Lo scenario che lo attende sarà quello del tradimento e del rinnegamento da parte dei discepoli, Giuda lo venderà al prezzo di uno schiavo tanto era il frainteso nei suoi confronti: pensava che il Maestro si sarebbe piegato alle sue richieste ma in realtà lui doveva essere discepolo per imparare il senso dell’amore e abbandonare la logica di potere.
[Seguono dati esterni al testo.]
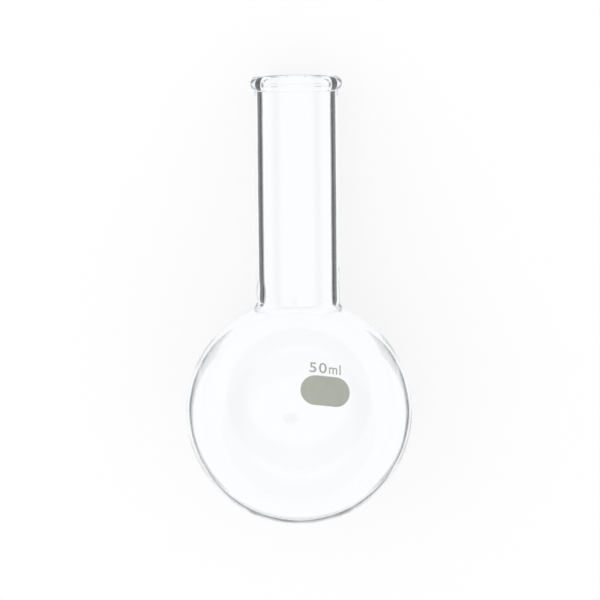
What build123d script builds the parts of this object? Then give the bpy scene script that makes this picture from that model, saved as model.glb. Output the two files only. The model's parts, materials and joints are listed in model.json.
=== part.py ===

Loro, infatti, saranno disposti a combattere anche con la spada ma non accetteranno di accogliere quel modo di affrontare il male continuando ad amare, Gesù sanerà l’orecchio del servo del sommo sacerdote reciso dalla spada di Pietro, mostrando che la Sua consegna per amore sarà l’unica via per cambiare la logica del mondo.
Le folle che fino a poco prima lo acclamavano ora fuggono e, molti di loro, si trasformeranno in carnefici chiedendo la sua condanna. La cornice che gli sta attorno, dunque, è quella dell’apparenza, perfino Erode e Pilato diventeranno amici, lo condanneranno pur non riscontrando alcun capo d’accusa nei confronti di Gesù, una trama volta a mantenere il consenso del popolo.
Tutti si fanno giudici avvalendosi della menzogna e alimentando il sistema illusorio proprio del potere anche se camuffato di giustizia. Ma l’imprevedibile risposta di Gesù crocifisso svela l’inganno: “Padre perdona loro perché non sanno quello che fanno!”.
Nel momento della sofferenza estrema Lui non si chiude in se stesso, così come il dolore porterebbe a fare, ma si apre al Padre per supplicare l’amore per l’umanità tutta. È secondo questo modo di agire che si custodisce l’amicizia e si lotta per offrire l’occasione di Bene che, in realtà, non potrà mai avere un prezzo. Questo è il mistero da contemplare durante il corso di tutta questa settimana che troverà una Luce nuova al mattino di Pasqua.